▶ **Given request**:
Below is a listing; restate from it, character for character, the lines beginning at the line holding "const slider = new THREE.Group();" and ending at the line holding "obj.parent = None", both included.

□ □ □ □

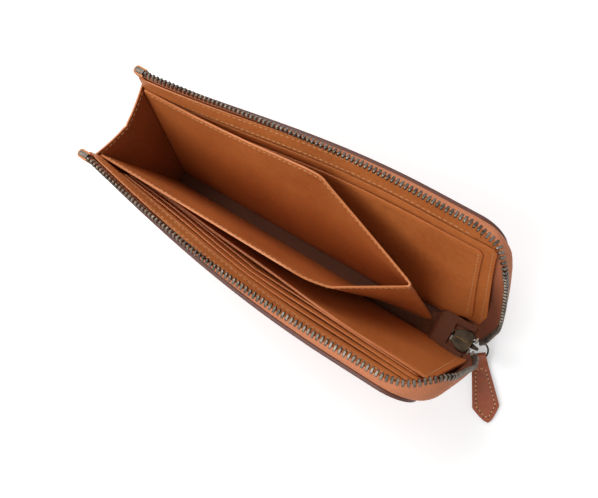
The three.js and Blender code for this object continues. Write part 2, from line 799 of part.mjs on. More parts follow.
const finishes = {
  outerLeather: { color: 0x7d3a1c, roughness: 0.5 },
  innerLeather: { color: 0xb0602f, roughness: 0.55 },
  tape: { color: 0xc07f58, roughness: 0.9 },
  teeth: { color: 0x6e6860, roughness: 0.35, metalness: 0.9 },
  stop: { color: 0x9a968f, roughness: 0.35, metalness: 0.9 },
  slider: { color: 0x3d352c, roughness: 0.4, metalness: 0.9 },
};

// The object

const wallet = new THREE.Group();

function add(parent, name, geometry, finish) {
  geometry.computeVertexNormals();
  const mesh = new THREE.Mesh(geometry, new THREE.MeshStandardMaterial(finish));
  mesh.name = name;
  parent.add(mesh);
  return mesh;
}

add(wallet, "outer_shell", outerShell(), finishes.outerLeather);
add(wallet, "spine_lining", spineLining(), finishes.innerLeather);
add(wallet, "left_gusset", gusset(), finishes.innerLeather);
add(wallet, "coin_pocket", coinPocket(), finishes.innerLeather);

for (const [name, cover] of Object.entries({ front, back })) {
  add(wallet, `${name}_lining`, lining(cover), finishes.innerLeather);
  add(wallet, `${name}_facing`, facing(cover), finishes.innerLeather);
  add(wallet, `${name}_zip_tape`, zipTape(cover, chainBow[name]), finishes.tape);
  add(wallet, `${name}_zip_teeth`, zipTeeth(cover, chainBow[name]), finishes.teeth);
  add(wallet, `${name}_top_stop`, topStop(cover), finishes.stop);
}
for (let index = 0; index < slotCount; index += 1) {
  add(wallet, `front_card_slot_${index + 1}`, cardSlot(index), finishes.innerLeather);
}
add(wallet, "front_inner_panel", frontPanel(), finishes.innerLeather);
slipPocketEnds.forEach((_, index) => {
  add(wallet, `back_slip_pocket_${index + 1}`, slipPocket(index), finishes.innerLeather);
});
add(wallet, "bottom_stop", bottomStop(), finishes.stop);

const slider = new THREE.Group();
slider.position.set(sliderTail, sliderAside, chainLevel);
wallet.add(slider);
add(slider, "slider_body", sliderBody(), finishes.slider);

const places = pullPlaces();
const ring = add(wallet, "pull_ring", pullRing(), finishes.slider);
ring.matrixAutoUpdate = false;
ring.matrix.makeBasis(places.level, places.downhill, places.level.clone().cross(places.downhill));
ring.matrix.setPosition(places.centre);

const tab = add(wallet, "pull_tab", pullTab(), finishes.outerLeather);
tab.position.copy(places.loop);
tab.rotation.z = places.heading;

export default wallet;
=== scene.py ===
# %% [markdown]
# # A long zip wallet, standing open on its spine
# The CAD model is loaded first and never moves. Every sheet of leather and tape is then laid over
# its CAD solid as a fine grid, gets its thickness from Solidify and its soft rim from Bevel. The
# zip's teeth, the slider, the ring and the sewn tab follow, each in its own cell.

import json
import math

import bmesh
import bpy
import numpy as np
from mathutils import Matrix, Vector

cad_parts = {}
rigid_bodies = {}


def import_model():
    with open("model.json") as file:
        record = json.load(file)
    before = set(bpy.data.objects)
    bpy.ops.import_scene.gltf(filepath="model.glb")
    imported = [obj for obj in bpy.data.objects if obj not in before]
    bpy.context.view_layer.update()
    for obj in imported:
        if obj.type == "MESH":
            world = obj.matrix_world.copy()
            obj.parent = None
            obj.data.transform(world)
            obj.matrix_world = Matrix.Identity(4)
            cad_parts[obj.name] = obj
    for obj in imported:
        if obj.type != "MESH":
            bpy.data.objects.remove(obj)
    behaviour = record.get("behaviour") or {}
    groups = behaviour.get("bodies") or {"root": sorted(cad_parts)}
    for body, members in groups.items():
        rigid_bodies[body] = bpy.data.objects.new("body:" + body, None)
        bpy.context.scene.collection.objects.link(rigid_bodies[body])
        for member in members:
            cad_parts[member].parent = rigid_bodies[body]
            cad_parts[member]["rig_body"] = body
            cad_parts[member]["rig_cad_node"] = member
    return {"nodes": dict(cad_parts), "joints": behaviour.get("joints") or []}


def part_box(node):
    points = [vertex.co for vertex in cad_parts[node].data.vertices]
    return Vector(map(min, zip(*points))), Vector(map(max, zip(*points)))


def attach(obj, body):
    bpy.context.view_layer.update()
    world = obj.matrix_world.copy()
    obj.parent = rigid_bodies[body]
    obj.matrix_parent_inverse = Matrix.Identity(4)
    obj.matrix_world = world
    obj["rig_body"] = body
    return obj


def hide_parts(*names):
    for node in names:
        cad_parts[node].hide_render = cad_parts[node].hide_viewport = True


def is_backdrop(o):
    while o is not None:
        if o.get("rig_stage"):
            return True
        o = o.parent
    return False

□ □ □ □

▶ **Correct answer**:
const slider = new THREE.Group();
slider.position.set(sliderTail, sliderAside, chainLevel);
wallet.add(slider);
add(slider, "slider_body", sliderBody(), finishes.slider);

const places = pullPlaces();
const ring = add(wallet, "pull_ring", pullRing(), finishes.slider);
ring.matrixAutoUpdate = false;
ring.matrix.makeBasis(places.level, places.downhill, places.level.clone().cross(places.downhill));
ring.matrix.setPosition(places.centre);

const tab = add(wallet, "pull_tab", pullTab(), finishes.outerLeather);
tab.position.copy(places.loop);
tab.rotation.z = places.heading;

export default wallet;
=== scene.py ===
# %% [markdown]
# # A long zip wallet, standing open on its spine
# The CAD model is loaded first and never moves. Every sheet of leather and tape is then laid over
# its CAD solid as a fine grid, gets its thickness from Solidify and its soft rim from Bevel. The
# zip's teeth, the slider, the ring and the sewn tab follow, each in its own cell.

import json
import math

import bmesh
import bpy
import numpy as np
from mathutils import Matrix, Vector

cad_parts = {}
rigid_bodies = {}


def import_model():
    with open("model.json") as file:
        record = json.load(file)
    before = set(bpy.data.objects)
    bpy.ops.import_scene.gltf(filepath="model.glb")
    imported = [obj for obj in bpy.data.objects if obj not in before]
    bpy.context.view_layer.update()
    for obj in imported:
        if obj.type == "MESH":
            world = obj.matrix_world.copy()
            obj.parent = None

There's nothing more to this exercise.